What Women's Profiles Get Wrong

Since I analyzed both: women's profiles have different issues. Excessive filters, only face closeups (no body photos), every photo from the exact same angle, group photos where you genuinely cannot tell which person they are.

Men care less about photo quality than women do, but they still want to know what you actually look like.

The Smile Factor

This was stark in the data: profiles with at least one genuine smile photo had 2.7x higher match rates than profiles with no smiling photos.

Doesn't need to be every photo. But at least one photo where you look genuinely happy and approachable makes a massive difference.

Regional Differences in the UK

London: more polished photos expected, people dress better in photos, more "aesthetic" awareness.

Northern cities: more casual photos work fine, don't need London levels of polish, photos at pubs and casual settings actually work better.

Scotland: outdoor photos significantly more popular, hiking and nature photos get better engagement.

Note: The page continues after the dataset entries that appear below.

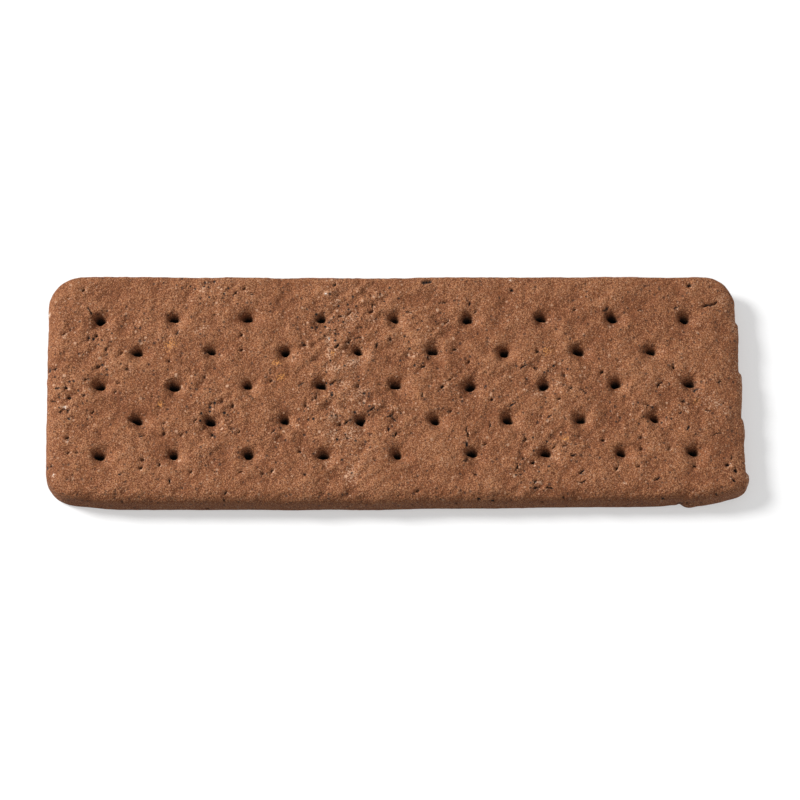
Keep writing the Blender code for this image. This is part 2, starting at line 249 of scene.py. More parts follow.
# Chips out of the rim: x, y, z, radius, depth; each is painted dark, as its shade, but for its edge
chips = (
    (5.3, 19.45, 5.1, 0.44, 0.6),
    (5.85, 19.65, 5.1, 0.42, 0.6),
    (6.4, 19.75, 5.1, 0.42, 0.6),
    (-60.0, 3.6, 4.2, 0.8, 0.35),
    (-60.0, -14.5, 4.0, 0.7, 0.3),
    (48.3, -20.9, 1.0, 0.8, 0.3),
)

chipPaint = {"shade": 0.85, "spread": 1.6}

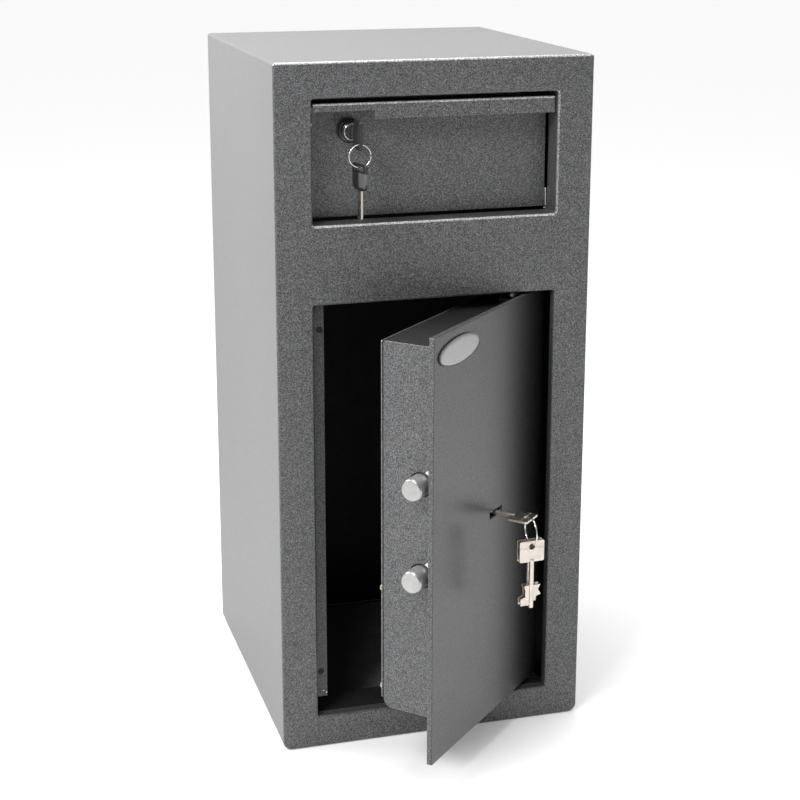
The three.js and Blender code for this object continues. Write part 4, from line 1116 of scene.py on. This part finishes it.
class SAFE_OT_chute(bpy.types.Operator):
    """Finishes the chute, its flap and the mat on the floor"""

    bl_idname = "safe.chute"
    bl_label = "Chute and mat"

    def execute(self, context):
        edges = settings().edges
        rod_cut = across(ROD_HEIGHT)
        for node in ("chute_cheek_left", "chute_cheek_right", "chute_back", "chute_apron"):
            rounded_copy("dressed_" + node, node, "safe_body", "inner_paint", edges.sheet_radius * 0.6,
                         cuts=rod_cut)
        rounded_copy("flap", "sweeper_flap", "flap", "zinc", edges.plated_radius,
                     cuts=rod_cut)
        rounded_copy("stop_bar", "flap_stop_bar", "safe_body", "zinc", edges.plated_radius * 2)
        rounded_copy("felt_mat", "floor_mat", "safe_body", "felt", 0.0012,
                     cuts=across(-BASE_HOLE_SIDE, BASE_HOLE_SIDE, axis=0))
        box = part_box("flap_rod")
        middle = (box[0] + box[1]) / 2
        length = box[1].x - box[0].x
        radius = (box[1].z - box[0].z) / 2
        bm = bmesh.new()
        place = Matrix.Translation((box[0].x, middle.y, middle.z)) @ turn_about("Y", 90)
        turned(bm, eased([(0, 0), (radius, 0), (radius, length), (0, length)], 0.0006), place, 32)
        sharpen(bm)
        add_piece("pivot_rod", bm, "turned_steel", "safe_body", ["flap_rod"])
        return {"FINISHED"}


# Drawer


def ribbon(bm, line, width, front, back):
    """A bent strip along (x, z) points, between two depths."""
    loops = []
    for index, point in enumerate(line):
        before = Vector(line[max(index - 1, 0)])
        after = Vector(line[min(index + 1, len(line) - 1)])
        along = (after - before).normalized()
        sideways = Vector((-along.y, along.x)) * width / 2
        left = Vector(point) + sideways
        right = Vector(point) - sideways
        corners = ((left, front), (right, front), (right, back), (left, back))
        loops.append([bm.verts.new((x, y, z)) for (x, z), y in corners])
    prism(bm, loops)


# Lines of the slides' curled ends on the right, as (x, z) in millimetres
SLIDE_END_LINES = (
    ((133.5, 618.3), (133.9, 612), (133.9, 603.5), (134.5, 598.6)),
    ((131.6, 596.4), (134.4, 596.5)),
)


class SAFE_OT_drawer(bpy.types.Operator):
    """Makes the drawer's panel, pull lip, tray and slides"""

    bl_idname = "safe.drawer"
    bl_label = "Drawer"

    def execute(self, context):
        edges = settings().edges
        rounded_copy("panel", "drawer_front_panel", "drawer", "hammertone", edges.sheet_radius,
                     cuts=across(LOCK_CENTRE[1]))
        lip = rounded_copy("pull_lip", "drawer_pull_lip", "drawer", "hammertone", edges.sheet_radius)
        # Painted highlight on the lip's upper fold.
        highlight_folds(lip)
        rounded_copy("tray", "drawer_tray", "drawer", "zinc", edges.plated_radius)
        for side in ("left", "right"):
            rounded_copy("fixed_slide_" + side, "slide_outer_" + side, "safe_body", "zinc",
                         edges.plated_radius)
            rounded_copy("drawer_slide_" + side, "slide_inner_" + side, "drawer", "zinc",
                         edges.plated_radius)
        rounded_copy("cam_strike", "drawer_cam_strike", "safe_body", "zinc", edges.plated_radius)
        thickness = 0.0011
        front = behind(0.0289)
        back = behind(0.0297)
        bm = bmesh.new()
        for side in (-1, 1):
            for line in SLIDE_END_LINES:
                ribbon(bm, [(side * x / 1000, z / 1000) for x, z in line], thickness, front, back)
        weigh_edges(bm, full_share)
        # Painted highlight: the curled slide ends take the bright finish instead of zinc.
        ends = add_piece("slide_ends", bm, "bare_metal", "drawer", ())
        round_edges(ends, 0.0003)
        return {"FINISHED"}


def lock_place(distance):
    """A place on the cam lock's axis, with its own upright pointing to the front."""
    return Matrix.Translation((LOCK_CENTRE[0], behind(distance), LOCK_CENTRE[1])) @ turn_about("X", 90)


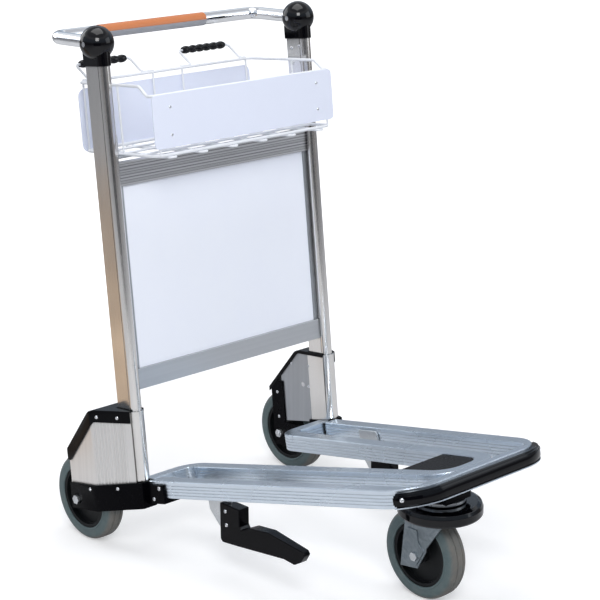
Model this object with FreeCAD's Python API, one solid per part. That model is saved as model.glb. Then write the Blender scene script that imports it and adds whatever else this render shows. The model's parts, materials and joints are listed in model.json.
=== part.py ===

Before and After: Real Example

Redid my own profile using this research. Old profile: 2 matches per week. New profile with updated photos: 12 matches per week. Same bio, same age, same person—just better photos.

Photos used: clear face photo outdoors (smiling), full body at a market, photo cooking, photo at a gig with friends. Deleted: bathroom selfie, unclear group photo, blurry photo from 3 years ago.

What Actually Matters Most

Photo quality beats photo quantity. One really good clear photo of your face beats five mediocre ones.

Lighting matters more than anything else. You don't need professional equipment—just take photos outside in decent light.

Look like someone people want to meet. Not someone they'd be nervous to meet. Approachable beats mysterious every time.

The Investment Worth Making

Spend an afternoon getting good photos. Ask a friend with a decent phone camera. Go somewhere with good lighting and interesting backgrounds. Take 100 photos, pick the best 6.

That one afternoon will do more for your match rate than any premium subscription or perfectly crafted bio.